Evelyn Plaschg is one of the most distinctive voices of the young generation of painters in Austria. Her works are characterized by an immediate, contemporary visual language in which personal experiences, digital aesthetics, and painterly sophistication overlap. Plaschg often starts from digital sources: casual smartphone snapshots transformed into complex paintings, including fragmented bodies, everyday objects, and architectural details. The result is often a tension between proximity and distance, authenticity and staging, reflecting the sensibility of a digitally shaped present and generation. The exhibition Viscious City at HALLE FÜR KUNST Steiermark makes this approach visible for the first time in a comprehensive solo presentation.

Both exhibitions offer visitors the opportunity to engage with questions of modern identity, emotional depth, and aesthetic experience. Both positions exemplify that painting is much more than mere representation — it can be used as a means to make internal processes visible, question boundaries, and open up entirely new perspectives.
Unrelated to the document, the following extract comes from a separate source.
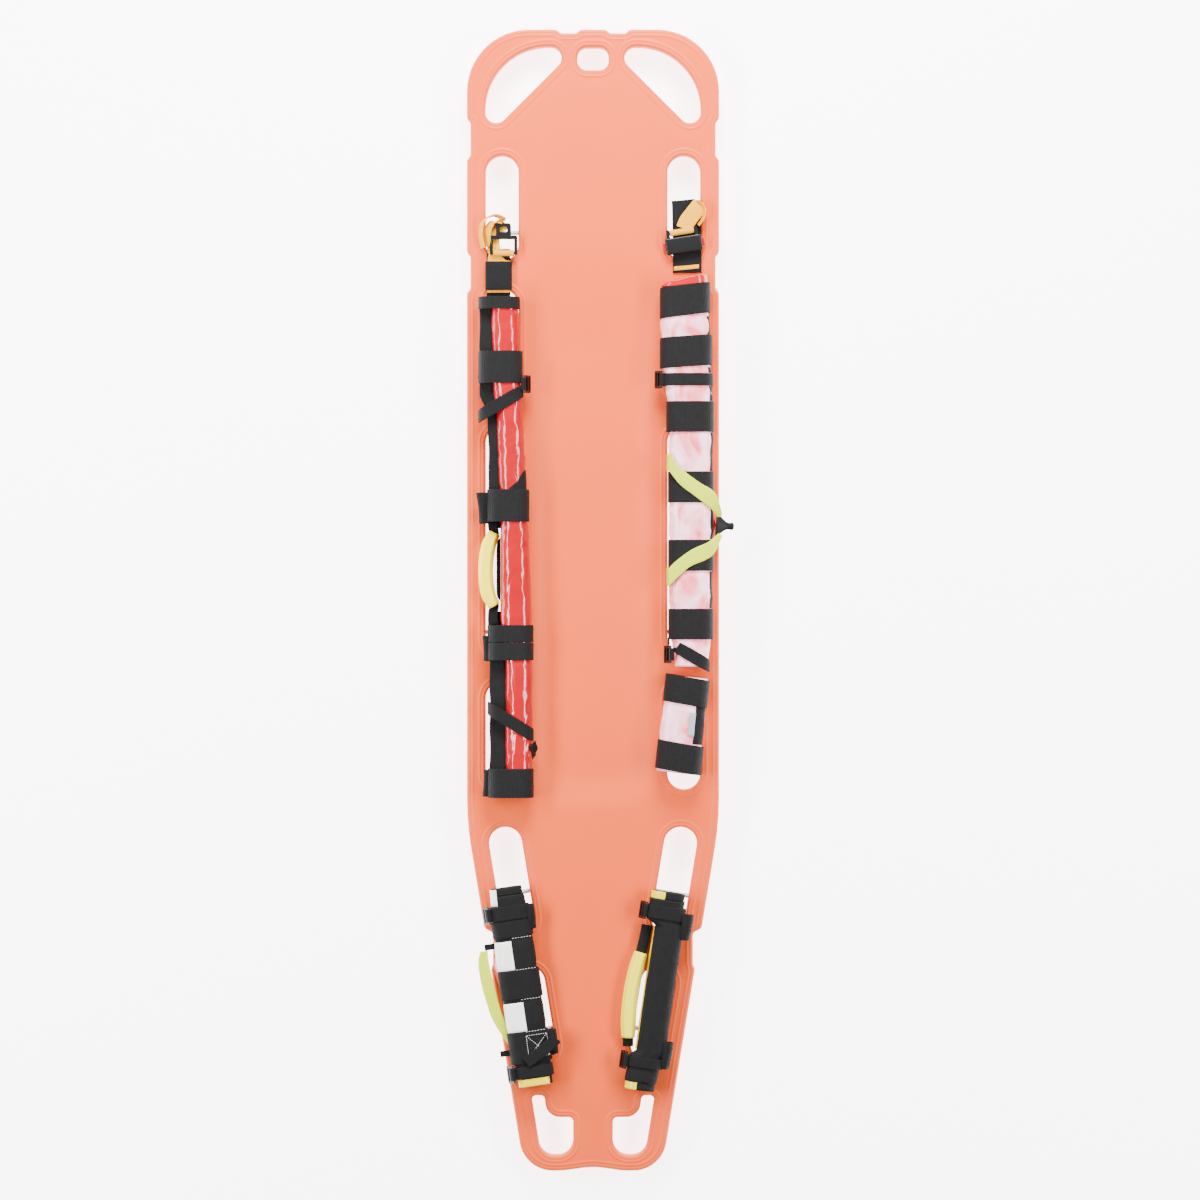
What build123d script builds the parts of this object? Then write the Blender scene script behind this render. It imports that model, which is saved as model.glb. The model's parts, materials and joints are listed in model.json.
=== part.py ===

In order to encourage visitors to see and approach art on various levels, the mediation department of HALLE FÜR KUNST Steiermark offers formats designed specifically to address different target groups. Concieved as programs to provide information, while offering dialogue and exchange, the focus is also to present art in an enjoyable way. 

In addition to special guided tours for school and university students, we offer tours for visitors in the Walk & Talk series.

Within the context of the exhibitions, we regularly offer tours through the exhibition. Dates and further information can be found on our program site.

Coole Schule Tour for Students 
Free Entry to the exhibition
Tour: 1 Euro per person 

Academy Tour for university students 
Free Entry to the exhibition
Exhibition ticket: 1 Euro per person

Inquiries:
cf@​halle-​fuer-​kunst.​at; 0316 740084 11

Mediation offers

Requests

If you are interested in any of the formats, please do not hesitate to contact Caro Feistritzer (cf@​halle-​fuer-​kunst.​at; +43 316 740084 11).

Dates

In addition to individual appointments for groups, there is a public tour through the exhibition every Saturday at 11 am, which can be attended without prior registration.

Current exhibitions

The exhibitions of the British painter and rising star Louise Giovanelli, A Song of Ascents, and of the Styrian artist Evelyn Plaschg, Viscious City, present two young painters who impressively demonstrate how painting today can serve as a medium of reflection and experience. The distinct visual languages of both artists, which address a wide range of themes — both personal and societal — invite the audience to engage with the female gaze, that is, the female perspective opposing the dominant male gaze in the canon of art history, while also exploring memory, body, and space.
 

Louise Giovanelli creates evocative paintings that blend reality and fantasy through their luminous colors and enigmatic imagery. Her work often features mysterious objects or details and fragments, such as closed curtains, hair in the light, or other shiny surfaces, as well as female figures who seem to be caught in a moment of inner transformation: the scenes remain deliberately ambiguous. The title of her exhibition, A Song of Ascents, borrowed from a series of religious psalms, particularly references the human striving for transcendence — whether through spirituality, religion, or through intoxication or love. This search is reflected in Giovanelli’s paintings as an intense interplay of emotions oscillating between ecstasy and unease. Giovanelli draws inspiration not only from film stills, her own photographs, places such as Working Men’s Clubs in England or theaters — whose shimmering fabrics, stage lighting, and fine details she adopts and transforms into a kind of sacred space — but also from Instagram. In her own unique way, she weaves influences from Renaissance painting with motifs from the pop culture of the 1970s, 80s, and 90s. Executed in classical oil painting technique, built up layer by layer — often starting with a layer of gesso, overlaid by neon colors, and then a darker tone — her works appear both familiar and otherworldly.

Evelyn Plaschg is one of the most distinctive voices of the young generation of painters in Austria. Her works are characterized by an immediate, contemporary visual language in which personal experiences, digital aesthetics, and painterly sophistication overlap. Plaschg often starts from digital sources: casual smartphone snapshots transformed into complex paintings, including fragmented bodies, everyday objects, and architectural details. The result is often a tension between proximity and distance, authenticity and staging, reflecting the sensibility of a digitally shaped present and generation. The exhibition Viscious City at HALLE FÜR KUNST Steiermark makes this approach visible for the first time in a comprehensive solo presentation.

Both exhibitions offer visitors the opportunity to engage with questions of modern identity, emotional depth, and aesthetic experience. Both positions exemplify that painting is much more than mere representation — it can be used as a means to make internal processes visible, question boundaries, and open up entirely new perspectives.